November 2016 Print


The Last Word

Dear readers,

Only one thing is necessary . . .

Frank Duff, the founder of the Legion of Mary, relying on the famous words of St. Augustine—“Our heart is made for Thee, O Lord, and finds no rest until it rests in Thee”—urges us never to hesitate to speak of God to those we meet. Only God, the infinite Truth and infinite Good, can fill our mind and our heart. That is true for everyone on the planet.

Our big problem during our life here below is that we get distracted from our last end. So many things get in God’s way that we forget the one and only necessary: God.

These distractions will surely be the cause of the passage of so many through the terrible fire of Purgatory. Here is how the Angelic Doctor proves it. He inquires about the intensity of the sufferings of Purgatory and asks whether the pains of Purgatory surpass all the temporal pains of this life?

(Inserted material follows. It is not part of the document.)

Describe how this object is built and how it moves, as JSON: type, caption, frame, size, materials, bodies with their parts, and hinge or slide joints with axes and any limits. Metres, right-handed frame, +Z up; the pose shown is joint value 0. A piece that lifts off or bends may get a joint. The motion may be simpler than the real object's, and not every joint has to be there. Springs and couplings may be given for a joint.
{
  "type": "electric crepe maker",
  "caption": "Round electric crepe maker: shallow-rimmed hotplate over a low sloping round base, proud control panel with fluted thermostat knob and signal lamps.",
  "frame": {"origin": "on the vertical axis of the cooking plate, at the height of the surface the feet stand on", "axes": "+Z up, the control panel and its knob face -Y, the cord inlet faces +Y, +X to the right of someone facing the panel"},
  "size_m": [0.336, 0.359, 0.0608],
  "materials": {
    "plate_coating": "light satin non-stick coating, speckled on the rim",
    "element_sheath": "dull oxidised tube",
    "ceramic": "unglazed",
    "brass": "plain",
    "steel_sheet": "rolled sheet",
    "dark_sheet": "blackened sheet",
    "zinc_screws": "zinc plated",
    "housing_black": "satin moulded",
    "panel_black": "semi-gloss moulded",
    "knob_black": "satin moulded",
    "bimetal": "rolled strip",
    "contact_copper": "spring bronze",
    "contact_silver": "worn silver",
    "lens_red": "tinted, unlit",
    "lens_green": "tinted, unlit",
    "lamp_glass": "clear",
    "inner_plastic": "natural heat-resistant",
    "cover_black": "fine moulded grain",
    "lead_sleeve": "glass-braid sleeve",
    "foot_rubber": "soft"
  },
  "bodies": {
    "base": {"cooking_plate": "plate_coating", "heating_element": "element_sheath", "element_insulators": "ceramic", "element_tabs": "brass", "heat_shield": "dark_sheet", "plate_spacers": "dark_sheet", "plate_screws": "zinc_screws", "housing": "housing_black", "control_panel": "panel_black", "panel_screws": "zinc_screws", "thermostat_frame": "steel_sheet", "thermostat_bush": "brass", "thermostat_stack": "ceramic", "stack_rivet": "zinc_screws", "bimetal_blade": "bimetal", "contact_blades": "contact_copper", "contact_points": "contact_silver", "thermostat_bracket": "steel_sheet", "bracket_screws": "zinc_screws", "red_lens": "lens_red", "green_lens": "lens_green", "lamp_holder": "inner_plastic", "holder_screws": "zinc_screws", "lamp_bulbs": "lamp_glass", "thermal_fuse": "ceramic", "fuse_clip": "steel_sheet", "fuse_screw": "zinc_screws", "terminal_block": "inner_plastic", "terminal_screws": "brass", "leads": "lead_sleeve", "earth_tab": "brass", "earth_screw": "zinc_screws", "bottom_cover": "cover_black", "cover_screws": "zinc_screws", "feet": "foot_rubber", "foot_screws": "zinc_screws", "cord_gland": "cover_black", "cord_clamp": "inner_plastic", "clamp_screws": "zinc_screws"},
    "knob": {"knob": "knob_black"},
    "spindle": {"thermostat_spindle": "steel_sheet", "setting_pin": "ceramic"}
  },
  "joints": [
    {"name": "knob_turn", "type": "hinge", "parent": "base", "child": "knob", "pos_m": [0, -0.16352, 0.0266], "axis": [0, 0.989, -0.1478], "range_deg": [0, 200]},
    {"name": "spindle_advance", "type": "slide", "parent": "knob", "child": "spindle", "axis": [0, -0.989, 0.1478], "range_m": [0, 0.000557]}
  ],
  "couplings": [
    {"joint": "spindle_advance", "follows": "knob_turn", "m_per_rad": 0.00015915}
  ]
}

“The least pain of Purgatory, he writes, surpasses the greatest pain of this life. For the more a thing is desired the more painful is its absence. And since after this life the holy souls desire the Sovereign Good with the most intense longing (intensissimus)—both because their longing is not held back by the weight of the body, and because, had there been no obstacle, they would already be enjoying the Sovereign Good—it follows that they grieve exceedingly for their delay” (Suppl. 71 bis, a.3).

“The more a thing is desired the more painful is its absence.” Try to remember the moment you had the greatest desire in your life: it can be the morning of one’s wedding, the thought of having lost one’s child in a crowd, or watching firemen trying to save a beloved one in a burning house.

“The weight of the body”—that is a reference to all the distractions of life.

Purgatory and computers: The inventors of the internet openly admitted that its purpose was to de-concentrate, to distract its users, to reject “the intellectual tradition of solitary single-minded concentration” (Nicholas G. Carr, The Shallows, p. 114). He could have added that it was “to interfere with the one necessary thing.”

When we see the madness of the world around us, the example, the latest craze of the Pokemon Go users (we have them daily around our Montreal priory!), we can only deplore that they are being led by the nose like blind beasts, missing the only one thing necessary.

The day we will die, all these distractions will also vanish, and we will see that we were made for that one necessary thing: “to rest in Thee.” Let us be wise and say like St. Francis of Assisi: “My God and my all!”